A good beginner routine should support confidence, not create pressure. If you want a broader roundup tailored to this stage, visit Best Makeup for Beginners: Starter Kit, Step-by-Step Routine, and Budget Picks.
When to revisit
The easiest way to keep your routine current is to revisit it with intention instead of waiting until everything stops working at once. Think of your makeup bag as something to refine, not constantly replace.
Revisit your beginner routine:
- At the start of a new season, especially if your skin becomes drier in cold weather or oilier in heat and humidity
- After finishing a core product, because that is the best time to decide whether to repurchase, upgrade, or simplify
- When your daily schedule changes, such as starting a new job, commute, class routine, or travel pattern
- When your skin changes, whether from stress, hormones, skincare actives, or environment
- When your style shifts, from ultra-natural to more polished, or the reverse
- When your routine feels annoying, because friction is one of the clearest signs something needs editing
Use this five-minute check-in when you revisit:
- What products did I actually use this month?
- What step feels hardest or most inconsistent?

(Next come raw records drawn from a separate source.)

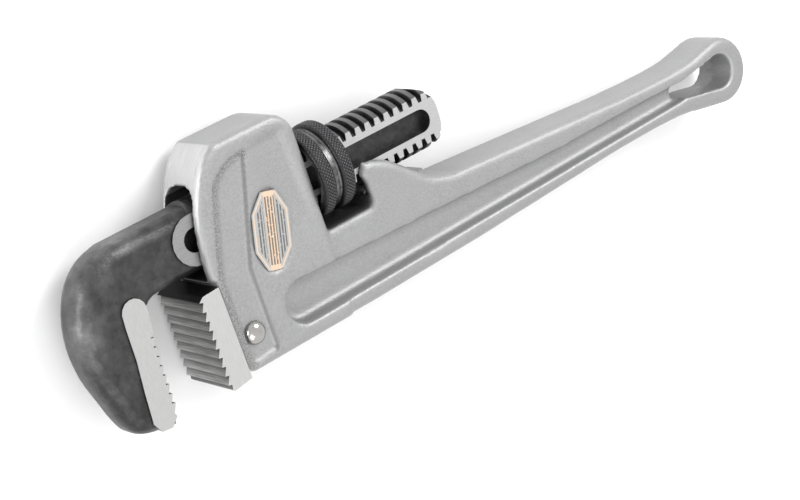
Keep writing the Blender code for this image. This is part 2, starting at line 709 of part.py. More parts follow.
def make_heel_pin(parts):
    """A pin with a domed head on the label side and a low peened end on the other."""
    face = HOUSING_HALF_THICKNESS - PANEL_DEPTH + TOUCH
    back = HOUSING_HALF_THICKNESS + TOUCH
    angles = np.radians(np.linspace(0, 75, 6))
    head = [(face + PIN_HEAD_HEIGHT * math.sin(a), PIN_HEAD_RADIUS * math.cos(a)) for a in angles]
    peened = PIN_RADIUS + PEENED_LIP
    profile = [(-back - 0.7, 0), (-back - 0.6, peened * 0.7), (-back, peened), (-back, PIN_RADIUS)]
    profile += [(face, PIN_RADIUS), *head, (face + PIN_HEAD_HEIGHT, 0)]
    pin = turned("heel_jaw_pin", profile, 24, parts)
    pin.location = (PIN_X * MM, PIN_Y * MM, 0)
    pin.rotation_euler = (0, -math.pi / 2, 0)
    paint(pin, (0.62, 0.6, 0.57), 0.2, 1.0)
    return pin


# ---------------------------------------------------------------- springs, rivet and label


def leaf_top(x):
    """The leaf spring's upper face: it lies on the saddle at the rivet and bows up to the shank."""
    flat_from = RIVET_X - 4
    lying = saddle_floor(x) + TOUCH + LEAF_THICKNESS
    touching = -SHANK_RADIUS - TOUCH
    crest = WINDOW_REAR + 5.5
    if x >= flat_from:
        return lying
    if x <= crest:
        return touching - 0.02 * (crest - x) ** 2
    share = (flat_from - x) / (flat_from - crest)
    blend = share * share * (3 - 2 * share)
    return lying + (touching - lying) * blend


def leaf_outline():
    front = WINDOW_REAR + LEAF_BEHIND_WALL
    xs = np.linspace(front, front + LEAF_LENGTH, 19)
    upper = [(float(x), leaf_top(float(x))) for x in xs]
    return upper + [(x, y - LEAF_THICKNESS) for x, y in reversed(upper)]


def make_flat_spring(parts, cutters):
    spring = prism("flat_spring", leaf_outline(), -LEAF_HALF_WIDTH, LEAF_HALF_WIDTH, parts)
    top = leaf_top(RIVET_X)
    ends = (RIVET_X, top + BEYOND, 0), (RIVET_X, top - LEAF_THICKNESS - BEYOND, 0)
    hole = cylinder("leaf_hole_cutter", RIVET_RADIUS + HOLE_SLACK, *ends, 16, cutters)
    combine(spring, "DIFFERENCE", [hole])
    paint(spring, (0.3, 0.3, 0.31), 0.35, 1.0)
    return spring


def make_coil_spring(parts):
    """A compression spring that stands in its pocket and lifts the leaf."""
    wire = SPRING_WIRE_RADIUS
    low = saddle_floor(SPRING_X) - SPRING_POCKET_DEPTH + TOUCH + wire
    high = leaf_top(SPRING_X + SPRING_RADIUS + wire) - LEAF_THICKNESS - TOUCH - wire
    pitch = (high - low) / SPRING_TURNS
    section = arc((low, SPRING_RADIUS), wire, 0, 300, 5)
    spring = helix("coil_spring", section, SPRING_TURNS, pitch, 14, parts)
    spring.data.transform(Matrix(((0, 1, 0, 0), (1, 0, 0, 0), (0, 0, -1, 0), (0, 0, 0, 1))))
    spring.location.x = SPRING_X * MM
    paint(spring, (0.35, 0.35, 0.36), 0.3, 1.0)
    return spring


def make_rivet(parts):
    under_head = leaf_top(RIVET_X) + TOUCH
    end = saddle_floor(RIVET_X) - RIVET_LENGTH
    profile = [(end, 0), (end, RIVET_RADIUS), (under_head, RIVET_RADIUS)]
    profile += [(under_head, RIVET_HEAD_RADIUS), (under_head + 0.55, 1.3), (under_head + 0.7, 0)]
    rivet = turned("spring_rivet", profile, 16, parts)
    rivet.location.x = RIVET_X * MM
    rivet.rotation_euler = (0, 0, math.pi / 2)
    paint(rivet, (0.4, 0.4, 0.4), 0.35, 1.0)
    return rivet


def make_label(parts):
    low = HOUSING_HALF_THICKNESS - LABEL_SEAT_DEPTH + TOUCH
    label = prism("caution_label", label_outline(), low, low + LABEL_THICKNESS, parts)
    paint(label, (0.75, 0.55, 0.38), 0.4, 0.2)
    return label


# ---------------------------------------------------------------- assembly


def rocking_axis():
    """The lower front edge of the nut, about which the jaw, the nut and the shank rock."""
    return (NUT_FRONT - 0.1, -SHANK_RADIUS - 2.0)


def stand_on_origin(root, nodes):
    """Moves everything so that the middle of the underside of the whole wrench is the origin."""
    bpy.context.view_layer.update()
    graph = bpy.context.evaluated_depsgraph_get()
    corners = []
    for node in nodes:
        mesh = node.evaluated_get(graph).to_mesh()
        points = np.empty(len(mesh.vertices) * 3, np.float32)
        mesh.vertices.foreach_get("co", points)
        world = np.array(node.matrix_world)
        points = points.reshape(-1, 3) @ world[:3, :3].T + world[:3, 3]
        corners += [points.min(axis=0), points.max(axis=0)]
        node.evaluated_get(graph).to_mesh_clear()
    low, high = np.min(corners, axis=0), np.max(corners, axis=0)
    root.location = (-(low[0] + high[0]) / 2, -(low[1] + high[1]) / 2, -low[2])


def main():
    for obj in list(bpy.data.objects):
        bpy.data.objects.remove(obj)
    parts = collection("pipe_wrench")
    cutters = collection("cutters")
    cutters.hide_render = True
    root = bpy.data.objects.new("wrench_root", None)
    rocker = bpy.data.objects.new("rocking_axis", None)
    parts.objects.link(root)
    parts.objects.link(rocker)
    rocker.location = (rocking_axis()[0] * MM, rocking_axis()[1] * MM, 0)
    fixed = [
        make_handle(parts, cutters),
        make_heel_jaw(parts, cutters),
        make_heel_pin(parts),
        make_coil_spring(parts),
        make_rivet(parts),
        make_label(parts),
        make_flat_spring(parts, cutters),
    ]
    moving = [make_hook_jaw(parts, cutters), make_nut(parts, cutters)]
    nodes = fixed + moving
    for obj in [*fixed, *cutters.objects, rocker]:
        obj.parent = root
    for obj in moving:
        obj.parent = rocker
        obj.location -= rocker.location
    stand_on_origin(root, nodes)
    print("OK")


main()
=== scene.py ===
# %% [markdown]
# # A pipe wrench, from its CAD model to a finished picture
#
# The wrench is nine pieces: a cast handle with its housing, a hook jaw whose threaded shank
# slides through the housing, a knurled nut that moves it, a heel jaw with its pin, two springs,
# a rivet and a label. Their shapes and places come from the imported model. Here each gets its
# finish. The handle and the nut also get a finer surface, and each spring gets a copy.

import math

import bmesh
import bpy
import numpy as np
from mathutils import Matrix, Vector


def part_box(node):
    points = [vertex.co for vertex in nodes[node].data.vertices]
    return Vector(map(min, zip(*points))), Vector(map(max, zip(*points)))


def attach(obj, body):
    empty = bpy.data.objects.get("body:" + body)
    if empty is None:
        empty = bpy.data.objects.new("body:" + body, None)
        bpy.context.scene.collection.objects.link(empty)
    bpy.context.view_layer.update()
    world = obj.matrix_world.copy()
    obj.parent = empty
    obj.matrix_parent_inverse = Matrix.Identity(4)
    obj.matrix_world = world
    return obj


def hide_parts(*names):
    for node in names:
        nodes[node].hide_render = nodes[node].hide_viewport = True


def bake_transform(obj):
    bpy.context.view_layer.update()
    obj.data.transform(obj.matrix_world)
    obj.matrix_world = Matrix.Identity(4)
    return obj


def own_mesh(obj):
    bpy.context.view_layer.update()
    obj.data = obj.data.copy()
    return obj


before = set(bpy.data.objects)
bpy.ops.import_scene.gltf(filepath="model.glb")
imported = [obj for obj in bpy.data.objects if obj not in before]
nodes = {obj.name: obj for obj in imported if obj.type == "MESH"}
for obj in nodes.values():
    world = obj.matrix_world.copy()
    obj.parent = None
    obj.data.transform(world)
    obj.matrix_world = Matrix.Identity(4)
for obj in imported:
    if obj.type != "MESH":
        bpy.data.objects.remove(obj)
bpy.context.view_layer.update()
MM = 0.001
print("nodes:", sorted(nodes))

# %% [markdown]
# Everything is placed from the shank's axis, which runs through the middle of the nut. So the
# first thing to work out is where that axis and the nut's front face are, from the nut's own box.
# Every length in this file is in millimetres until it is multiplied by MM.

# %% The shank's axis
NUT_FRONT_X = 49.3


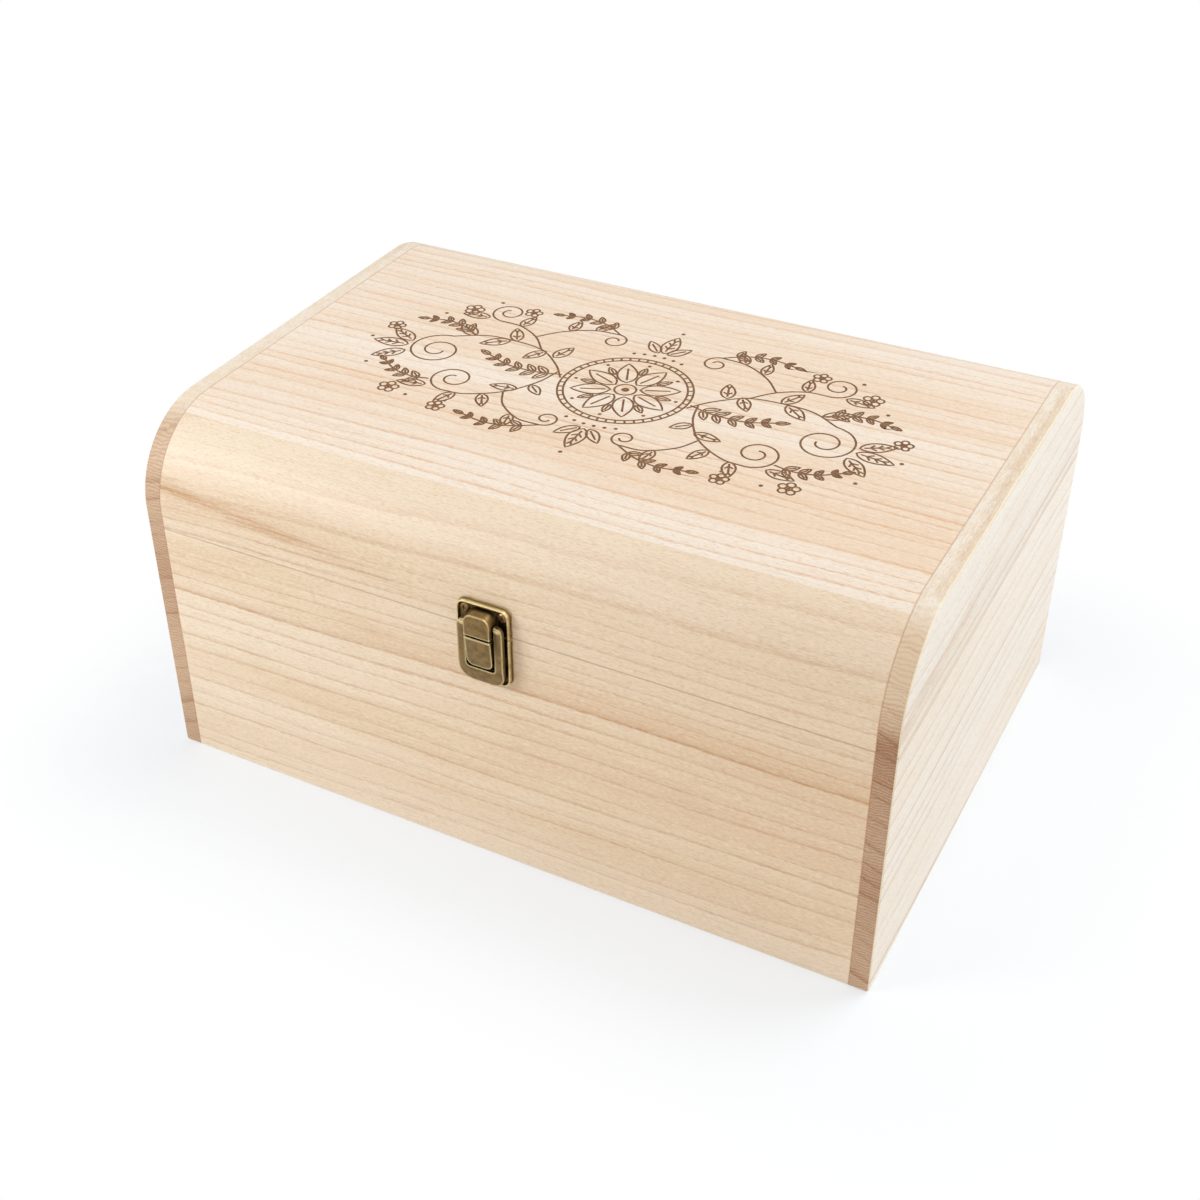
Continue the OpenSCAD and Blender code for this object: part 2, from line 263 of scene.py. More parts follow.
def makeWood(name, grain, pith, along, **changes):
    # Paulownia, planed and sanded bare: pale cream, thin tan ring lines that run with the grain,
    # fine short pores, brown end grain. The rings are shells round a pith line outside the board,
    # so that every face of a board shows the cut that a real board has.
    look = {**paulownia, **changes}
    material, tree = newMaterial(name)
    place = addNode(tree, "TexCoord", output="Object")
    inMm = addNode(tree, "VectorMath", {0: place, "Scale": 1 / mm}, operation="SCALE")
    turn = 0 if grain == "X" else -math.pi / 2
    point = addNode(tree, "Mapping", {"Vector": inMm, "Rotation": (0, 0, turn),
                                      "Location": (along, -pith[0], -pith[1])})

    # the tree's slow bends, which the fibres follow
    size = [1 / measure for measure in look["bendSize"]]
    slow = addNode(tree, "VectorMath", {0: point, 1: size}, operation="MULTIPLY")
    bend = addNode(tree, "TexNoise", {"Vector": slow, "Scale": 1})
    bend = addNode(tree, "MapRange", {0: bend, 3: -look["wander"], 4: look["wander"]})
    aside = addNode(tree, "CombineXYZ", {1: bend, 2: bend})
    bent = addNode(tree, "VectorMath", {0: point, 1: aside}, operation="ADD")

    # distance from the pith, and a space that is wound round it
    lengthwise = addNode(tree, "SeparateXYZ", {0: point}, output="X")
    sideways = addNode(tree, "SeparateXYZ", {0: point}, output="Y")
    upward = addNode(tree, "SeparateXYZ", {0: point}, output="Z")
    flat = addNode(tree, "VectorMath", {0: point, 1: (0, 1, 1)}, operation="MULTIPLY")
    distance = addNode(tree, "VectorMath", {0: flat}, output="Value", operation="LENGTH")
    distance = addNode(tree, "Math", {0: distance, 1: bend}, operation="ADD")
    distance = addNode(tree, "Math", {0: lengthwise, 1: look["lean"], 2: distance},
                       operation="MULTIPLY_ADD")
    angle = addNode(tree, "Math", {0: sideways, 1: upward}, operation="ARCTAN2")
    roundPith = addNode(tree, "Math", {0: angle, 1: look["windRadius"]}, operation="MULTIPLY")
    wound = addNode(tree, "CombineXYZ", {0: lengthwise, 1: distance, 2: roundPith})

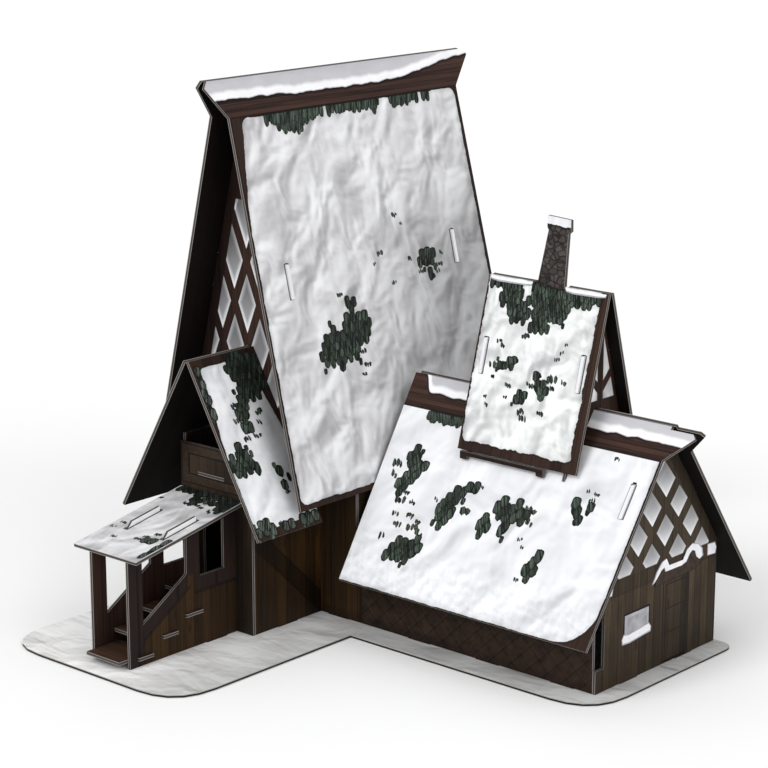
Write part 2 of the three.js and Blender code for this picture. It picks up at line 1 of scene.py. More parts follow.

- Does my base still match my skin tone and skin type?
- Is there one product I could remove to make mornings easier?
- Is there one product upgrade that would noticeably improve my routine?
If you are wondering how to start wearing makeup without getting stuck in trend chasing, this is the answer: learn a few dependable techniques, buy slowly, and update with purpose. You do not need a complicated collection to look put together. A well-chosen starter kit, used regularly and revisited a few times a year, is usually more valuable than a drawer full of products you never mastered.
For most readers, the most practical next step is simple: choose one base product, one concealer, one blush, one brow item, one mascara, and one lip product. Practice that routine for two weeks before adding anything else. Then revisit this guide when the season changes, when a product runs out, or when your preferences shift. That is how a beginner routine becomes a personal one.